In the end i went with ‘whatever, fuck it…’ I’m having a retro living room, so i can’t think of a better face to be adorning my blank wall, than a big old, modelly canvas of myself. 🙂 It’s like i’ll be Queen Beeing it and guarding over my space…with my face?
It’s all going to be very glam and very me and simply because i never ever got to do all that before. It’s weird how your past can effect your choices. But it totally does. I can’t wait! I have a space all to myself and the babies. That’s MINE to love and nurture. I’m quite good at this nurturing malarky, yet only if I adore you. If I don’t than I’m horrid and simply because my heart won’t be in the operation. 🙂
I keep getting these messages asking how one should woo me? Firstly, i’m concentrating on life, business and babies, right now, so it’s tough. Secondly, if you have to ask…I already don’t fancy you. 🙂 Thirdly, I’m 33, so being under the age of 30 nowadays will go against you in Wunna land, for those seeking to sit on the throne next to me. 🙂 I am aware that that is completely ageist, yet I really am. When boys are young and from my own experience, i’ve always had to look after them and I hate that. I’m already a Mum. which would also mean that being wonderful with my children is essential. But I could never trust anyone else with my children but ME. 🙂 I’m awful for it.

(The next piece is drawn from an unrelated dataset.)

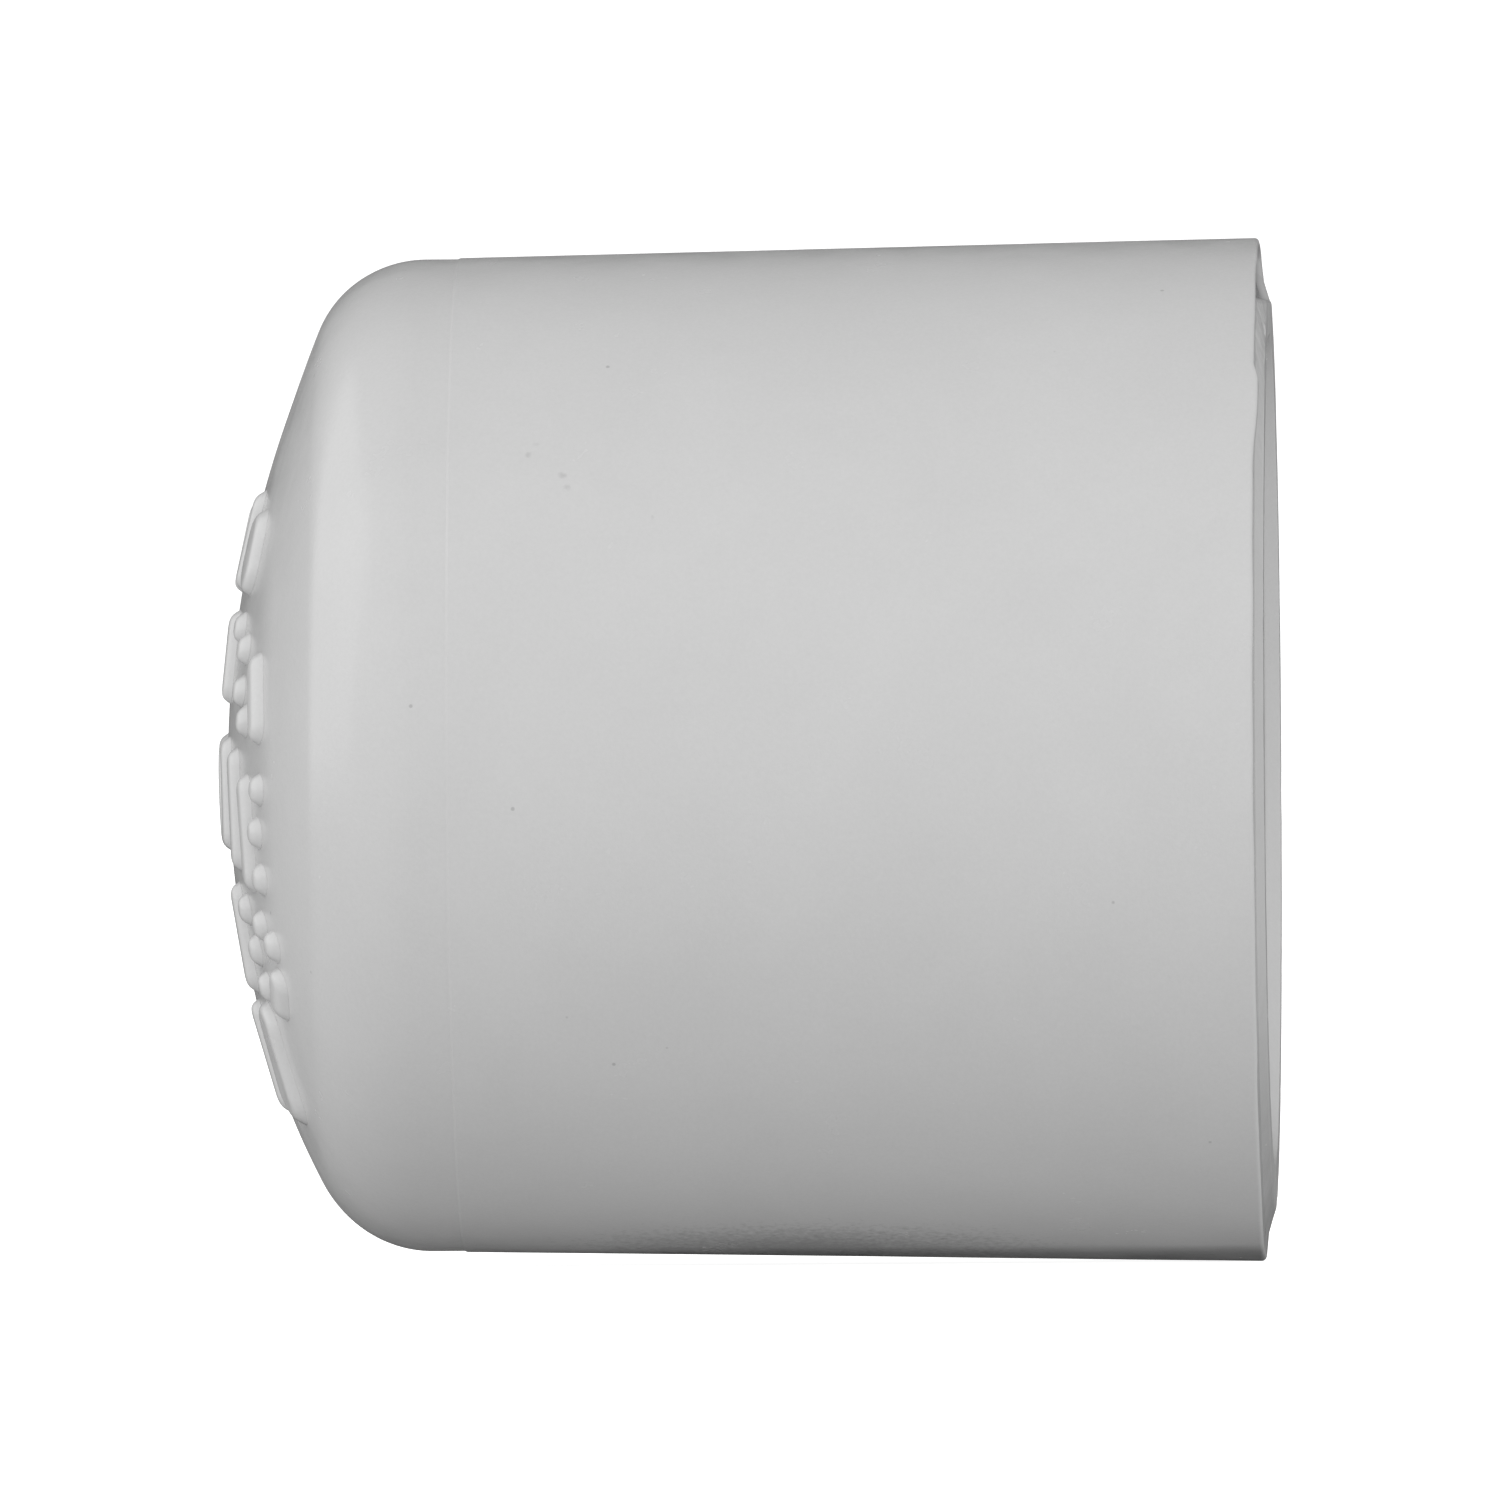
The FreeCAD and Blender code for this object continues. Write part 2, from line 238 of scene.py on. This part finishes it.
# a line of painted shade just inside the outer edge: strength, radius, half its width
EDGE_SHADE, EDGE_SHADE_RADIUS, EDGE_SHADE_HALF_WIDTH = 0.14, 13.42, 0.22
# painted shade on the bevel: the radii it lies between, the least, and what is added towards the bottom
BEVEL_SHADE_START, BEVEL_SHADE_END = (12.2, 12.5), (13.5, 13.65)
BEVEL_SHADE, BEVEL_SHADE_RISE, BEVEL_SHADE_DEPTH = 0.04, 0.24, (4.0, 11.5)
# a pit's painted shade for each millimetre of its depth, and the most that it can be
PIT_SHADE, MOST_PIT_SHADE = 5.5, 0.8
# the uneven face begins and is fully uneven at these places along the axis; its dirt and painted shade
# likewise
FACE_FADE, SOCKET_FADE, DIRT_AND_SHADE_FADE = (-1.4, -0.45), (-0.9, -0.4), (-0.5, -0.36)
# the vertex attribute that carries the dirt and painted shade from the mesh to the material
DIRT_AND_SHADE = "dirt_and_shade"
FINE_ANGLES = (math.radians(26), math.radians(97))
FINE_STEP = math.radians(0.27)
COARSE_STEP = math.radians(0.8)

DOME_LEAN = math.tan(math.radians(0.7))
# the crown has its whole lean within the first radius, and the knuckle none past the second
LEAN_SPAN = (9.0, 12.8)

# Pits in the end face: (angle in degrees, radius, half width, depth)
PITS = [
    (64.9, 12.42, 0.17, 0.16),
    (66.5, 12.10, 0.12, 0.06),
    (69.8, 11.10, 0.19, 0.16),
    (67.5, 11.40, 0.14, 0.08),
    (32.0, 11.75, 0.10, 0.09),
    (18.5, 11.65, 0.12, 0.08),
    (3.0, 12.20, 0.08, 0.05),
    (-22.0, 12.70, 0.07, 0.05),
    (-60.0, 12.00, 0.09, 0.05),
]


def angles_round():
    """Angles of the mesh's columns, close together where the rim was trimmed."""
    angles = []
    angle = FINE_ANGLES[0]
    while angle < FINE_ANGLES[0] + 2 * math.pi - 1e-9:
        angles.append(angle)
        fine = angle < FINE_ANGLES[1]
        angle += FINE_STEP if fine else COARSE_STEP
    if FINE_ANGLES[0] + 2 * math.pi - angles[-1] < 0.4 * COARSE_STEP:
        angles.pop()
    return angles


def end_face_state(angle, x, r):
    """How far a point of the mouth's end face is moved along the axis, and how much dirt and painted
    shade darken it.
    """
    y, z = -r * math.cos(angle), r * math.sin(angle)
    shift = 0.008 * ripple((x, y, z), 1.4, 1) + 0.004 * ripple((x, y, z), 0.35, 2)
    degrees = math.degrees(turn_between(angle, 0.0))
    # the rim's near edge bulges outwards for a short way below the trimmed patch
    edge = smooth_step(*BULGE_EDGE, r)
    bulge = smooth_step(*BULGE_RISE, degrees) * (1 - smooth_step(*BULGE_FALL, degrees))
    shift += edge * (BULGE_HEIGHT * bulge + BULGE_UNEVEN * ripple((0.0, y, z), 2.6, 3))
    near = 1 - smooth_step(*POCKET_END, y)
    # pocket above the trimmed patch, behind the rim's outer edge
    pocket = smooth_step(*POCKET_STEP, z) * near
    pocket *= 1 - smooth_step(*POCKET_WALL, r)
    shift -= POCKET_DEPTH * pocket
    # painted shade in the pocket, darker towards the rim's outer edge
    dirt_and_shade = pocket * (POCKET_SHADE + POCKET_SHADE_RISE * smooth_step(*POCKET_SHADE_SPAN, r))
    # torn surface of the trimmed patch
    patch = smooth_step(*PATCH_START, z) * (1 - pocket) * near * (1 - smooth_step(*PATCH_END, r))
    torn = ripple((x, y, z), 0.6, 4) + 0.5 * ripple((x, y, z), 0.25, 5)
    shift += patch * (TORN_DEPTH * torn - TORN_SINK)
    dirt_and_shade = max(dirt_and_shade, patch * TORN_GRIME * smooth_step(-0.2, 0.7, torn))
    # a thin sliver of flash stands along the lip below the patch
    sliver = hump(LIP_RADIUS - SLIVER_INSET, SLIVER_HALF_WIDTH, r)
    sliver *= smooth_step(*SLIVER_RISE, degrees)
    sliver *= 1 - smooth_step(*SLIVER_FALL, degrees)
    shift += sliver * SLIVER_HEIGHT * (0.6 + ripple((0.0, y, z), 0.9, 6))
    # painted shade just inside the outer edge, and on the bevel, darker towards the bottom
    dirt_and_shade = max(dirt_and_shade, EDGE_SHADE * hump(EDGE_SHADE_RADIUS, EDGE_SHADE_HALF_WIDTH, r))
    bevel = smooth_step(*BEVEL_SHADE_START, r) * (1 - smooth_step(*BEVEL_SHADE_END, r))
    # the bevel's painted shade grows towards the bottom, where it faces down
    lower = smooth_step(*BEVEL_SHADE_DEPTH, -z)
    dirt_and_shade = max(dirt_and_shade, bevel * (BEVEL_SHADE + BEVEL_SHADE_RISE * lower))
    # pits dent the face, and each gets painted shade in proportion to its depth
    for pit_degrees, pit_radius, half_width, depth in PITS:
        away = math.hypot(r * turn_between(angle, math.radians(pit_degrees)), r - pit_radius)
        away *= 1 + 0.5 * ripple((x, y, z), 0.15, 9)
        if away < half_width:
            dent = 1 - smooth_step(0.25 * half_width, half_width, away)
            shift -= depth * dent
            dirt_and_shade = max(dirt_and_shade, min(MOST_PIT_SHADE, PIT_SHADE * depth) * dent)
    return min(shift, -x), dirt_and_shade


def dome_lean(r, z):
    """How far the crown is moved along the axis, because it isn't quite square to the wall."""
    return DOME_LEAN * z * (1 - smooth_step(*LEAN_SPAN, r))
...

Right now…there’s no time to get to know new males, who litter my path. I will tell you that I don’t enjoy a bad boy, I really despise a party boy. A drug taker, is out of the question. I enjoy a refine specimen of a male..a educated one will do. A quiet, loving soul and simply because i’m noisy. I don’t like flashy, or laddy types. Just simple, loving, romantic, good old family type of guy. One that will look after me and care for me with every inch of his soul, who doesn’t have any problems that I need to solve, any issues that need ironing out..or any just….drama! Lol. Relationships are just about two people who love and fancy each other, who take care of one another through life and build a family, a future and their own version of success, life and wonder. It’s chemistry and you KNOW if you have found your true love, because even when all is said and done, you can still look at that person and feel that ‘flicker.’ My daddy always told me that. My mum and dad have had all sorts of ups and downs, but 30 something years later, they he still looks at her after everything and thinks, ‘God, I love this girl.’ #aww (And my mum is as feisty as they come!)
But that’s if I was looking. 🙂 Right now…i’m not. I still like flowers though..baby pink roses. I’m jealous because my friend Hannah got some yesterday. I got cloths…from my MUM. Charming. 🙂 No champagne or anything. It’s weird because as I get older, I prefer useful gifts. 🙂 #old Things that I NEED, more than junk. 🙂
Tomorrow i’m back to work. Ho hum. I do actually love working and making dosh, so it’s not so bad. I’d rather be in work, than out. It sort of gives me a sense of worth. Plus, I have no time to do anything, meaning I save up faster. Yippee! I’m finally accumulating.
I don’t know why i’m so chipper, but I am? There’s this glow about me right now that i can’t seem to shake off. Lol. A glint in my eye… In fact, my first husband Michael, always used to say that he knew that I was happy whenever he could see that ‘glint in my eye.’ It was like they told a story of every bit of excitement that the world could afford to have. He used to say it in a very New Yorky, American accent though, which made it feel more glammy. The Yorkshire version, sounds very….well…:) Yorkshire. (And I do love being from Yorkshire, so it’s not soo bad. Just not as glamourous.)
Anyway, I must go, as i have a bit of time to myself right now, as the babies have decided to sleep? I know, right! Cleaning got the better of them. I think they’re more fed up with me, that sleeping is a better option. 🙂
Talk to you soon…
Oh and thanks for following my life.